**Exercise inputs**
———
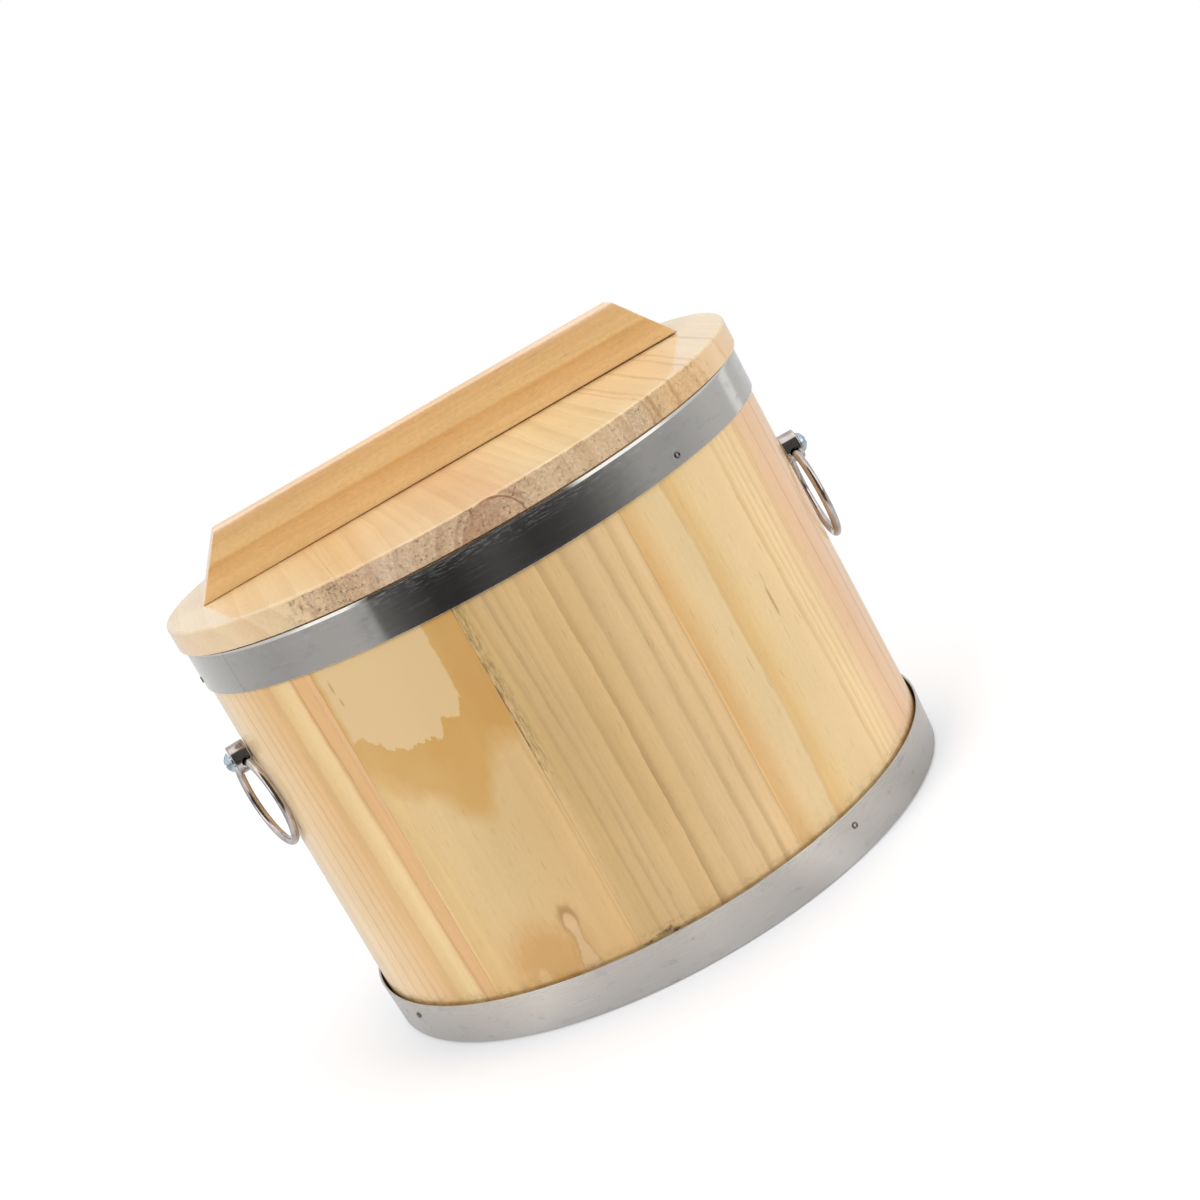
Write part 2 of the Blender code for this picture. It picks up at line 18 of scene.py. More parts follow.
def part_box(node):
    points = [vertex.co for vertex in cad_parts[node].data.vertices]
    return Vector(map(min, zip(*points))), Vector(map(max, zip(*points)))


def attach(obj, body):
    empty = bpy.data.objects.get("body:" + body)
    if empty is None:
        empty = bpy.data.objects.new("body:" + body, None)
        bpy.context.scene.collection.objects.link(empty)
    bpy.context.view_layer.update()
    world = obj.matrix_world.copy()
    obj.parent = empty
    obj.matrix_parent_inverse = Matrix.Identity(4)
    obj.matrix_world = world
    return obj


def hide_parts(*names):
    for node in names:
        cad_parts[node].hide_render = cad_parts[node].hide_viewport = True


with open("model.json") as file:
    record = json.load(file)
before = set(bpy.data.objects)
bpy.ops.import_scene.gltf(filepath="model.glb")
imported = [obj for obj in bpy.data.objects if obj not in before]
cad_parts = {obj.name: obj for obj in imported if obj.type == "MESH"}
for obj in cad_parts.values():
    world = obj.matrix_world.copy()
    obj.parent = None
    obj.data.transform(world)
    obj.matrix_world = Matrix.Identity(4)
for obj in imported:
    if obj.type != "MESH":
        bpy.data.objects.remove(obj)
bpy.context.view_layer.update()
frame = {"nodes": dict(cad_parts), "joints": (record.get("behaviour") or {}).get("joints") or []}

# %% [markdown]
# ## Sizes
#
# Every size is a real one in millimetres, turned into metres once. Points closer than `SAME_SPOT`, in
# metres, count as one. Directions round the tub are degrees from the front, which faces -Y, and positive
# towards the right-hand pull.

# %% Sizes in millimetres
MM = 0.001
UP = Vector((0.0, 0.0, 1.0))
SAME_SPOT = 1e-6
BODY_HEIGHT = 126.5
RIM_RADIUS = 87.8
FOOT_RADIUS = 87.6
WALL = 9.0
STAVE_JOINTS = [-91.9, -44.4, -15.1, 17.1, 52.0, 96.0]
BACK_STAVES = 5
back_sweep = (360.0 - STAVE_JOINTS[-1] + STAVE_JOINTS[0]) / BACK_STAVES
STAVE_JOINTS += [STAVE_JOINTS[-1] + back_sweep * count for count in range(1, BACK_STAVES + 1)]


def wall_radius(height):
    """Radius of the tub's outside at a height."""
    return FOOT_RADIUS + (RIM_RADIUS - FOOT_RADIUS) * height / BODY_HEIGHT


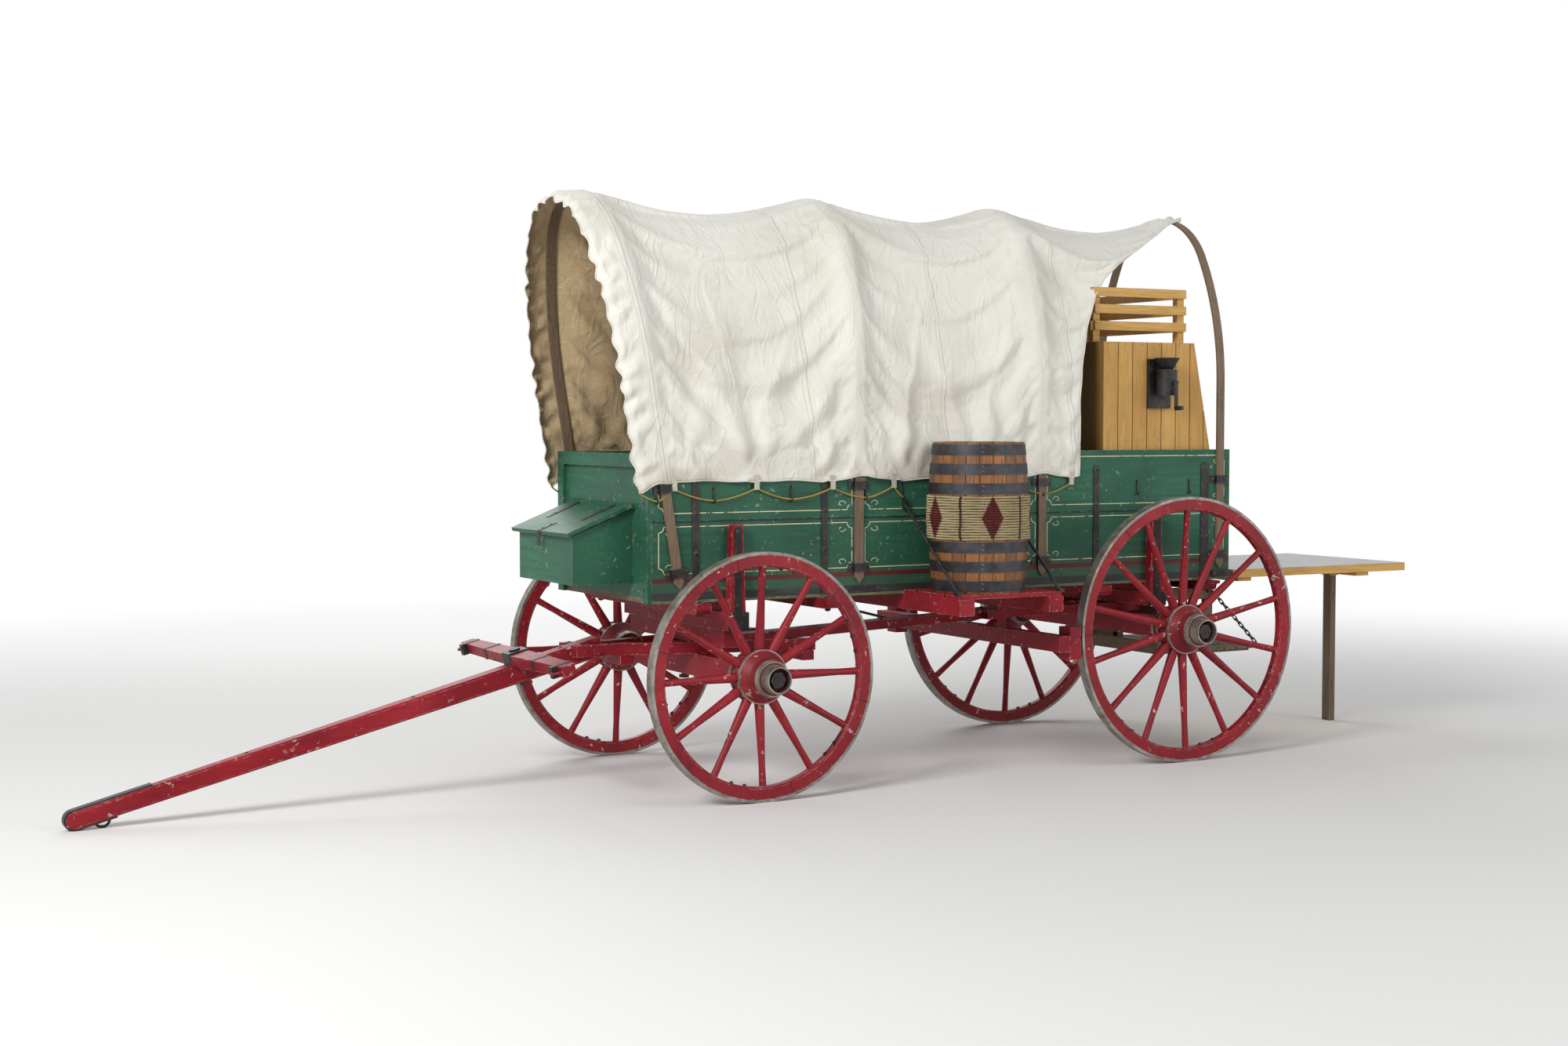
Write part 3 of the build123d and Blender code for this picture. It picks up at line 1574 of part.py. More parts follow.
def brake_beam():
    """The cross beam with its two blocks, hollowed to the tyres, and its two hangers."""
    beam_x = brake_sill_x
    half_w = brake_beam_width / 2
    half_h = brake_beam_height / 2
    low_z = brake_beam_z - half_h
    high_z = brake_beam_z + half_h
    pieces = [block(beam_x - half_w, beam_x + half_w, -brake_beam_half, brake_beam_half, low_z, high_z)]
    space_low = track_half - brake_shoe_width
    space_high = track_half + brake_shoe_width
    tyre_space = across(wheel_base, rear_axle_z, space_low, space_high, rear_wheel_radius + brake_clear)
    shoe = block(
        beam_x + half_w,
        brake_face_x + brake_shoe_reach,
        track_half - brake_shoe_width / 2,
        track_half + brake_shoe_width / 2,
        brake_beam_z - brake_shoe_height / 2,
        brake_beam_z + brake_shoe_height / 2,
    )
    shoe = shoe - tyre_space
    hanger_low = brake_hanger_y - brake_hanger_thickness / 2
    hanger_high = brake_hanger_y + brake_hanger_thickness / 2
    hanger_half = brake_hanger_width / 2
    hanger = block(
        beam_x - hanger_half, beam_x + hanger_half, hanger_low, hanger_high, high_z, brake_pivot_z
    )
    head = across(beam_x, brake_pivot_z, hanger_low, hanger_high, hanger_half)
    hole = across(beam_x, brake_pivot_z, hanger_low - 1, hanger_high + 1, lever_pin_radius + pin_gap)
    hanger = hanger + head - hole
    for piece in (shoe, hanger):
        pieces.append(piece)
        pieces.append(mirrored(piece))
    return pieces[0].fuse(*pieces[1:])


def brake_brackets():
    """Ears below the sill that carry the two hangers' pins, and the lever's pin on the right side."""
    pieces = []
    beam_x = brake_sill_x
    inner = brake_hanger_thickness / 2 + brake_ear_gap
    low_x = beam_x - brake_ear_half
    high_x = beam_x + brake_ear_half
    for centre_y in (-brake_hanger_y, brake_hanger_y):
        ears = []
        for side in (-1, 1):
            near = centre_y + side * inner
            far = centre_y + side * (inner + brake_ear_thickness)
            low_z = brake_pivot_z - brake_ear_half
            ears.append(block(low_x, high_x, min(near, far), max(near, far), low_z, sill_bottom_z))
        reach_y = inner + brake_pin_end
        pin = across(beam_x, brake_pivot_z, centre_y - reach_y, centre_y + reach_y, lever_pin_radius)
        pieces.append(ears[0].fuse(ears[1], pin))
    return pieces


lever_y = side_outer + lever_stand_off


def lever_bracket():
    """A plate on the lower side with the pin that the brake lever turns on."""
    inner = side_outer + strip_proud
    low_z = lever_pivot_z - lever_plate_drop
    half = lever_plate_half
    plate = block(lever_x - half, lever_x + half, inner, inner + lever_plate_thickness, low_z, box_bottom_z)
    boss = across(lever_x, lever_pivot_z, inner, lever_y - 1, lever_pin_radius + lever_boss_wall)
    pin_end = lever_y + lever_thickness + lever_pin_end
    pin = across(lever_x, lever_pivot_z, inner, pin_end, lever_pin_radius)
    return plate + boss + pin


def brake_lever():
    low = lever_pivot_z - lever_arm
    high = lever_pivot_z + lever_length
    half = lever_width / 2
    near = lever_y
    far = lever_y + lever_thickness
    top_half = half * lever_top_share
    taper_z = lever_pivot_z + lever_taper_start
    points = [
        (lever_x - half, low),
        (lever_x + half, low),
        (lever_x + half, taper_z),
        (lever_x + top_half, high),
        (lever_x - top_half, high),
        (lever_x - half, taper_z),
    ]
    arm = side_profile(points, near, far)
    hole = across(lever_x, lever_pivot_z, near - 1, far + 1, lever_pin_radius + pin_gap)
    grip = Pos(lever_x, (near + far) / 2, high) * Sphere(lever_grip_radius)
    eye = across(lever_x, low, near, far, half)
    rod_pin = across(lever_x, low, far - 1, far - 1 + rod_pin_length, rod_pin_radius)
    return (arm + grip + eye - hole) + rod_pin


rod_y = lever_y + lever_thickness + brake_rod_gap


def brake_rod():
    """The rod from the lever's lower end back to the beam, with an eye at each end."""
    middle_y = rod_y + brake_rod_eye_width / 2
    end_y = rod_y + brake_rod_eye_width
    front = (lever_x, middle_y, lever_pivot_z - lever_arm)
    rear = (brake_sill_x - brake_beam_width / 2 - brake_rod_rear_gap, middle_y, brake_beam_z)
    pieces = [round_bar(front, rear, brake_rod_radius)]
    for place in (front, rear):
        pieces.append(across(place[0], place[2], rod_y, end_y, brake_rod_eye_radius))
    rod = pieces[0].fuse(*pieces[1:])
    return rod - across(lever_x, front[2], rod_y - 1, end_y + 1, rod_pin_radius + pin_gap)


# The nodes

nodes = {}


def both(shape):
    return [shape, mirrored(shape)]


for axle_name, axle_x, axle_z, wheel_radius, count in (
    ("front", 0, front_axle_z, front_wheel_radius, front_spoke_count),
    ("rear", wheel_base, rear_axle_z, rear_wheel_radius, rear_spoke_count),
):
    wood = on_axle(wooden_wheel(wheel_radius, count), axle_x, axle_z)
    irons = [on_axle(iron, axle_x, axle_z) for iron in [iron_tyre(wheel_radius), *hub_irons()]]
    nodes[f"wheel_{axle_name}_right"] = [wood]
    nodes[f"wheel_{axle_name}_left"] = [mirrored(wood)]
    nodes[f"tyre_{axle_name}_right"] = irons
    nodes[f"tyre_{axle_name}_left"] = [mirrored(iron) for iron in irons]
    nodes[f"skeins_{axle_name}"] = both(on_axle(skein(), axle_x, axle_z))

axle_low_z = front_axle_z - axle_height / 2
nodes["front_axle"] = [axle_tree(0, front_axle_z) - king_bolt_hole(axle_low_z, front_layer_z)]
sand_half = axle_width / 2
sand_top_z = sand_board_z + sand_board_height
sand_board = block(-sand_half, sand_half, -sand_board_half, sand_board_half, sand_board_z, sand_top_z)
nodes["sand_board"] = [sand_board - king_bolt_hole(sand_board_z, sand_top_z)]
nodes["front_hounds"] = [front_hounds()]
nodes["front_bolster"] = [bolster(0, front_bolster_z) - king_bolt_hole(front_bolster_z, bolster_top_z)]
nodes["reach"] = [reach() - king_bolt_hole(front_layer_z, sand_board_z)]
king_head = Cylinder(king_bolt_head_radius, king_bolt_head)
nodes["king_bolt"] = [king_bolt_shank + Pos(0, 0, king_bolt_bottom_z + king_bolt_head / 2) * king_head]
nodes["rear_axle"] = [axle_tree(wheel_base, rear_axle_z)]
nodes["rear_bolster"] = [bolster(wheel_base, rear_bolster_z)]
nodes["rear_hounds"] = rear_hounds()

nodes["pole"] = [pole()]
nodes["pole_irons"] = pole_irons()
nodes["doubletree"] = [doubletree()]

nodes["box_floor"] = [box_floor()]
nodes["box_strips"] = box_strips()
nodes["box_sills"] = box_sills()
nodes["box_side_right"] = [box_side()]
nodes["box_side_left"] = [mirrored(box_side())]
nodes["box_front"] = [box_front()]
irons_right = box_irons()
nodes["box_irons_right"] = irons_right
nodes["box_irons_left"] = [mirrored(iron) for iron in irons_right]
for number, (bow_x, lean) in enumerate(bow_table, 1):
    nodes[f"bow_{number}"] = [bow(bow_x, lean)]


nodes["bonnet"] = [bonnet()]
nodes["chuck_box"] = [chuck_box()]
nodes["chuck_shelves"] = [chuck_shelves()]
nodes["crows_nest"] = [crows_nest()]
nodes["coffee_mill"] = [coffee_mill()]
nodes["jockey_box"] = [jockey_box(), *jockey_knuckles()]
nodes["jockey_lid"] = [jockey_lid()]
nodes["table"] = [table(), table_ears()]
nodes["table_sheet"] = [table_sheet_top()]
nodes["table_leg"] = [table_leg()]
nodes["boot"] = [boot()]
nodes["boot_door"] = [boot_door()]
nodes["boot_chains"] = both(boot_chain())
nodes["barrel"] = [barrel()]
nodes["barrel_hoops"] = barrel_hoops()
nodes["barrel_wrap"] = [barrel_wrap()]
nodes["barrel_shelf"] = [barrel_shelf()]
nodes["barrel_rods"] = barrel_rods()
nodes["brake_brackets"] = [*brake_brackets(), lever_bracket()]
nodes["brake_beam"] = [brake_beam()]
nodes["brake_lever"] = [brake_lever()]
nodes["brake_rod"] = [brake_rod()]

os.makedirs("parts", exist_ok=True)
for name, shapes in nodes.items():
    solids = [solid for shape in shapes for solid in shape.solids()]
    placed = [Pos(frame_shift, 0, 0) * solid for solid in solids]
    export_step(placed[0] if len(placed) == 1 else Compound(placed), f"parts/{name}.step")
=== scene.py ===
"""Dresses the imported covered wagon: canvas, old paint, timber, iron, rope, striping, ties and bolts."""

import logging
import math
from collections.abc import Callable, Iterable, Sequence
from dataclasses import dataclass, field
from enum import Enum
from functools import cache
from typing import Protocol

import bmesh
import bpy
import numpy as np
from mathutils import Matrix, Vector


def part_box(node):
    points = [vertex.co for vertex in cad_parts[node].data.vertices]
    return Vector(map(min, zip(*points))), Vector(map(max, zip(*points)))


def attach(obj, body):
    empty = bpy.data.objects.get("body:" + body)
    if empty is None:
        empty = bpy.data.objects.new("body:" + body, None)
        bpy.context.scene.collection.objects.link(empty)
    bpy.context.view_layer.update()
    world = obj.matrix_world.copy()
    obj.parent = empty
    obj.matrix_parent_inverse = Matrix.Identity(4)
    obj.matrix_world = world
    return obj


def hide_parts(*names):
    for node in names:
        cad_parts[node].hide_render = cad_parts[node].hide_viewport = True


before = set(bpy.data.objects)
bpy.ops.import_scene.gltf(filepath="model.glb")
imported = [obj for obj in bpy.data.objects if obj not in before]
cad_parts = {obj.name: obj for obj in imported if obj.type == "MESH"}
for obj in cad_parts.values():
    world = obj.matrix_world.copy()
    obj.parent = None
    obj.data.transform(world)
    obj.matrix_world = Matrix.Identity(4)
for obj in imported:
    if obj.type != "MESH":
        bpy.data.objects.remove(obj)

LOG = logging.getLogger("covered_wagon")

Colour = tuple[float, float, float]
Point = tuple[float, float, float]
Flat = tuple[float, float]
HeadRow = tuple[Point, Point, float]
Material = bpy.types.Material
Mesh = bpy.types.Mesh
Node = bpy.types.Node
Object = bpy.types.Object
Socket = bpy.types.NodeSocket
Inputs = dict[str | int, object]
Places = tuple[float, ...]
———
**Stated task**
Using the data above, reproduce exactly the lines from the line that contains "Write part 3" through the line that contains "return pieces[0].fuse(*pieces[1:])", including both.

**Full response**
Write part 3 of the build123d and Blender code for this picture. It picks up at line 1574 of part.py. More parts follow.
def brake_beam():
    """The cross beam with its two blocks, hollowed to the tyres, and its two hangers."""
    beam_x = brake_sill_x
    half_w = brake_beam_width / 2
    half_h = brake_beam_height / 2
    low_z = brake_beam_z - half_h
    high_z = brake_beam_z + half_h
    pieces = [block(beam_x - half_w, beam_x + half_w, -brake_beam_half, brake_beam_half, low_z, high_z)]
    space_low = track_half - brake_shoe_width
    space_high = track_half + brake_shoe_width
    tyre_space = across(wheel_base, rear_axle_z, space_low, space_high, rear_wheel_radius + brake_clear)
    shoe = block(
        beam_x + half_w,
        brake_face_x + brake_shoe_reach,
        track_half - brake_shoe_width / 2,
        track_half + brake_shoe_width / 2,
        brake_beam_z - brake_shoe_height / 2,
        brake_beam_z + brake_shoe_height / 2,
    )
    shoe = shoe - tyre_space
    hanger_low = brake_hanger_y - brake_hanger_thickness / 2
    hanger_high = brake_hanger_y + brake_hanger_thickness / 2
    hanger_half = brake_hanger_width / 2
    hanger = block(
        beam_x - hanger_half, beam_x + hanger_half, hanger_low, hanger_high, high_z, brake_pivot_z
    )
    head = across(beam_x, brake_pivot_z, hanger_low, hanger_high, hanger_half)
    hole = across(beam_x, brake_pivot_z, hanger_low - 1, hanger_high + 1, lever_pin_radius + pin_gap)
    hanger = hanger + head - hole
    for piece in (shoe, hanger):
        pieces.append(piece)
        pieces.append(mirrored(piece))
    return pieces[0].fuse(*pieces[1:])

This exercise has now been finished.